Haidemenos did confirm for The Breeze that there were problems involved with coordinating with the Community Players last year, but those issues have since been rectified with a schedule that seems to work for everyone.
Haidemenos said that members of the theater group have done everything from rearranging the times of their performances to agreeing to allow students from the school to use the group's expensive lighting system so they don't have to buy one of their own. Part of that agreement means training students for free on how to use the system, said Haidemenos.
"They've tried really hard to coexist," he said. "I'm not sure if from the students' perspective they understand what's going on behind the scenes with some of this."
The marriage between the Jackie Walsh School and the Community Players was first forged in the summer of 2010, shortly after the Pawtucket School Committee voted to move the school out of the Pawtucket Armory and into the under-utilized Jenks Junior High School as a cost-saving measure.
Commended by Supt. Deborah Cylke as a "wise and visionary" decision by the School Committee at the time, the move to create the Jenks/JMW Complex for the Performing and Visual Arts did put a strain on an auditorium that was already used year-round by the Community Players and during the school year by Jenks students.
One stage is now shared by Jenks, JMW and the Community Players, a crowded situation that has created plenty of stress when planning practice and performance schedules, according to Barbeiro.
Haidemenos and Community Players President Daniel Fisher agreed with Barbeiro in one aspect, that the Community Players have bent over backwards to work with the public arts school, but they sharply disagreed with the senior student that the arrangement isn't working.
The Community Players have not only allowed JMW students and staff to move any mobile items away from the stage when they need to use the space, but have reduced the number of shows they're doing this year, encouraged JMW students to audition for parts, and offered free access to performances, among other efforts, said Haidemenos.
The JMW principal said that representatives for the school held a lengthy meeting at the end of the 2010-2011 school year to "express some of the concerns" with the way the new arrangement had worked during its first year,
"You had an arts school coming into a building where a community theater is leasing the most critical part of a performing school, which is the auditorium," said Haidemenos.
But since last year's meeting, said Haidemenos, the arrangement with the Community Players has worked much more smoothly.
Fisher told The Breeze this week that many of the students he has interacted with have been very positive about the relationship with the theater group.
"I think we have a good relationship," he said. "This has been a great opportunity for these students to work with us, as well as us to work with them."
Fisher said the Community Players "have tried to be flexible in our scheduling" to accommodate the JMW students, moving a November production to October and shifting a June production to July so as not to conflict with graduation. He also believes the Jan. 6 issue referenced by Barbeiro was an "isolated incident."

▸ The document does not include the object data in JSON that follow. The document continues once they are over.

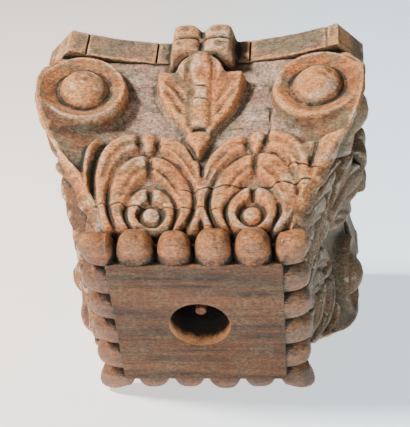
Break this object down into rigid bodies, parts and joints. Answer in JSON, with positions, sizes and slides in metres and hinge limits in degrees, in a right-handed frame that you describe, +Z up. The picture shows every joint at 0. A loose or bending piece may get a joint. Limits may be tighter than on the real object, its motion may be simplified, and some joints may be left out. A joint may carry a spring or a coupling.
{
  "type": "carved column capital",
  "caption": "Carved timber column capital: square beaded neck, flared bell with nested leaves and corner scrolls, hollow-sided abacus with flower blocks, round socket below.",
  "frame": {"origin": "centre of the square neck's underside, in the plane of the bed", "axes": "+Z up the capital's axis from the neck to the abacus, -Y out of the front carved side, +X to the right seen from the front"},
  "size_m": [0.3512, 0.3512, 0.275],
  "materials": {
    "carved_wood": "aged bare wood, worn warm on the raised carving, grey-green and limewashed in the hollows, satin on the beads",
    "dowel_wood": "bare dry wood"
  },
  "bodies": {
    "root": {"capital": "carved_wood", "dowel": "dowel_wood"}
  },
  "joints": []
}
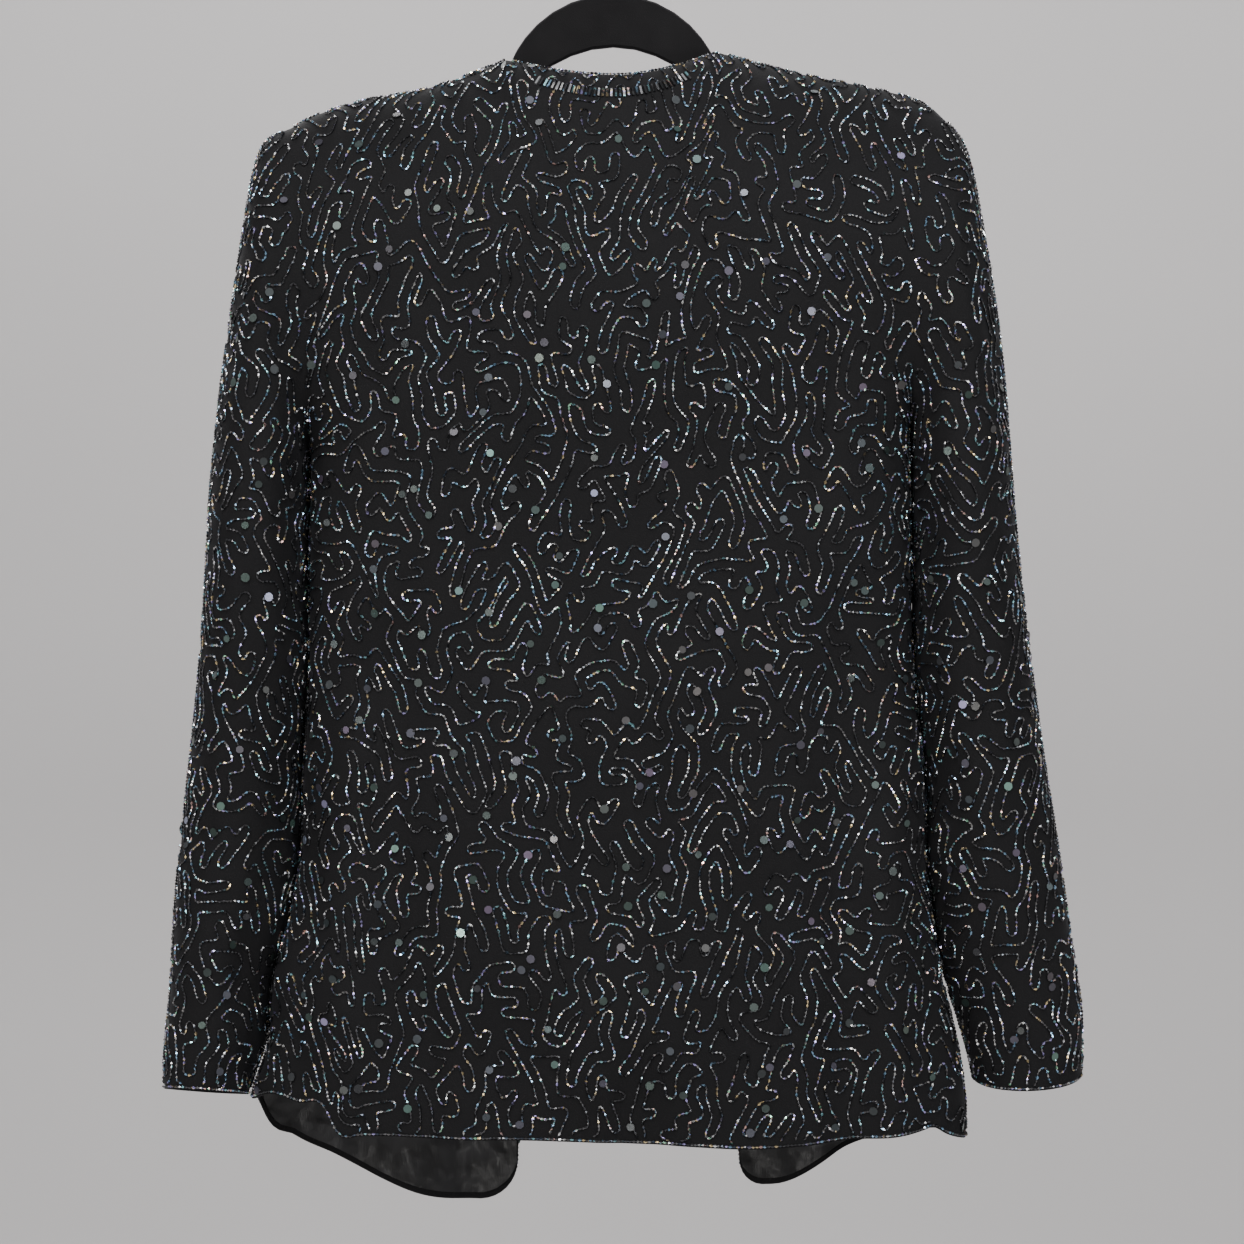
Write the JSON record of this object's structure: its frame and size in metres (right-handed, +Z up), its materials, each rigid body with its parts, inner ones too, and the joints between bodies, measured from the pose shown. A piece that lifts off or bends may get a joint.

"We're trying to be as accommodating as possible," he said. "I think they have been reciprocating."
The Community Players, said Fisher, remain "a great asset to the school, to the town, and I hope and I think that we are going to be able to work together."
First founded in 1921, the Community Players moved into the upper floor of the Slater Park boathouse in 1968. In 1980, vandals set fire to that historic building, which destroyed the interior and most of the contents.
The Pawtucket Congregational Church and St. Martin's Church loaned their auditoriums and, for one production, the Players found themselves back at the new Jenks Junior High.
The initial collaboration extended into months of working with school and city officials to convert the Jenks auditorium into a working theater. In 1982, the Community Players moved into Jenks auditorium for good.